PROBLEM REQUIREMENTS:
Answer with a single number: how many lines in the listing below include "that"?

# START OF RECORDED INFORMATION

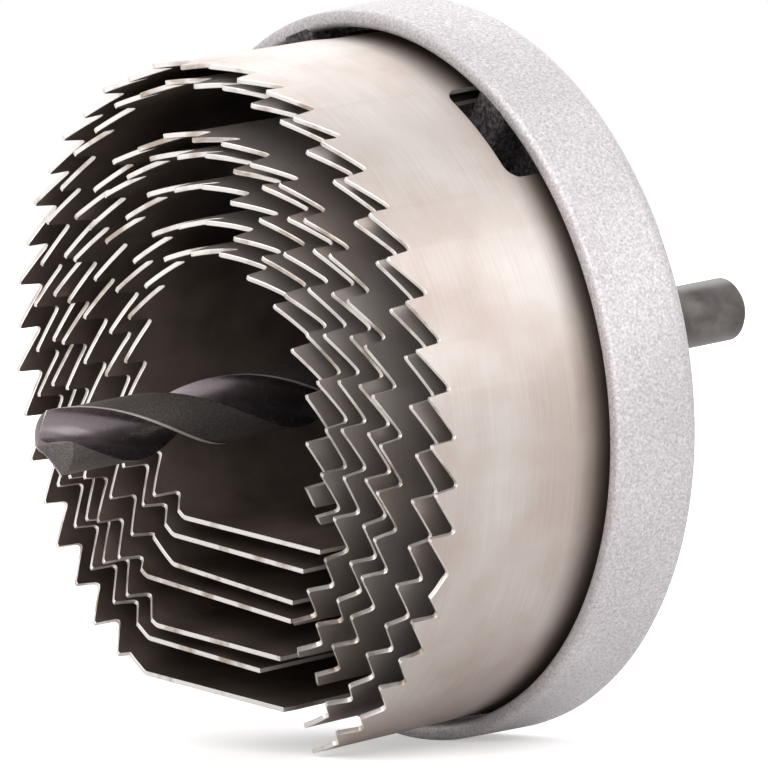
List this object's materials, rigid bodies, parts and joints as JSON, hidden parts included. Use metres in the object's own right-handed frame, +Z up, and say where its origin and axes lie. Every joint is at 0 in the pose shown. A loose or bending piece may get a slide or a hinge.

# END OF RECORDED INFORMATION
# START OF RECORDED INFORMATION

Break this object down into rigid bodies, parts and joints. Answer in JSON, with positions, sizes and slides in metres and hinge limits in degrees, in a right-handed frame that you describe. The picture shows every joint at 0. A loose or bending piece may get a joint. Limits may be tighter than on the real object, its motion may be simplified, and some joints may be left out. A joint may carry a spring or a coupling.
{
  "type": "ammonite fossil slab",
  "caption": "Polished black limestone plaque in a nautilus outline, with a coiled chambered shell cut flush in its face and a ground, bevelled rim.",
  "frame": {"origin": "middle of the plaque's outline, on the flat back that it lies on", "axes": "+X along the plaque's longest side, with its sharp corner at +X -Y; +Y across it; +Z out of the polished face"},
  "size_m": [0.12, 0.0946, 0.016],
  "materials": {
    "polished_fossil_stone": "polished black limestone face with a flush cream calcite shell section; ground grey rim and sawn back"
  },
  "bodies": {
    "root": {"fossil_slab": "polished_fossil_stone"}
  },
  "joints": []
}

# END OF RECORDED INFORMATION
# START OF RECORDED INFORMATION

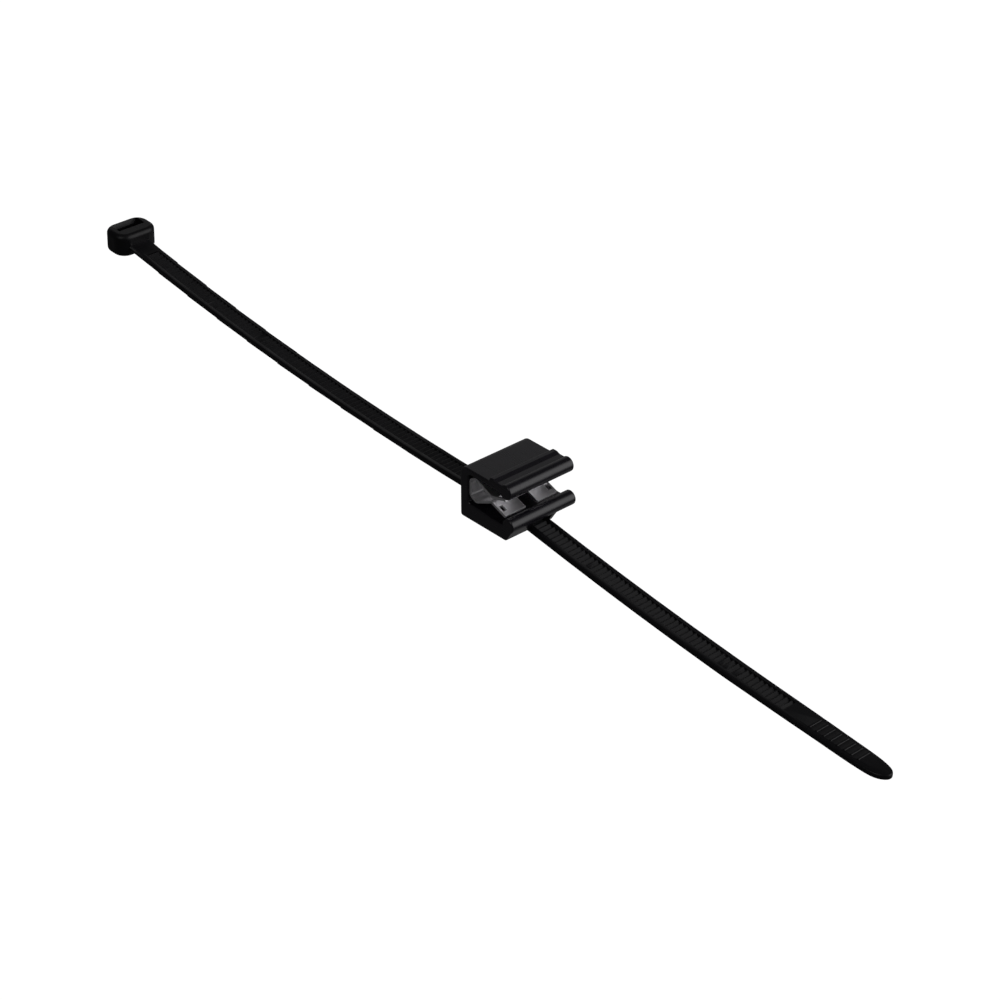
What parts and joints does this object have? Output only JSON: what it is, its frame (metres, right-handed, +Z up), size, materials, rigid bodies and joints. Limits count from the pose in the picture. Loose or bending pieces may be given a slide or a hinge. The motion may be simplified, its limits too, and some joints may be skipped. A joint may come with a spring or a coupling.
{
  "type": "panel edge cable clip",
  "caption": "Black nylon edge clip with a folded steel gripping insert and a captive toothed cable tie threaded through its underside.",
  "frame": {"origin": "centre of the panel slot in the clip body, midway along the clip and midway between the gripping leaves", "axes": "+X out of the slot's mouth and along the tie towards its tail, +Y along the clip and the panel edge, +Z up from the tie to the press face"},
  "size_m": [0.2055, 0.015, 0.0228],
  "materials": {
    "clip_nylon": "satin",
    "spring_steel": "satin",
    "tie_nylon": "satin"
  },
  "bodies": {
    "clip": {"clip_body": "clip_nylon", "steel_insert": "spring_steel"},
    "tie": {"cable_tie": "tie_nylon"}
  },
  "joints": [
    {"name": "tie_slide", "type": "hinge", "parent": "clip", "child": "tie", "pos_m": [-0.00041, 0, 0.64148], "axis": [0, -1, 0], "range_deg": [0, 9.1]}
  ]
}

# END OF RECORDED INFORMATION

RESULT BELOW:
2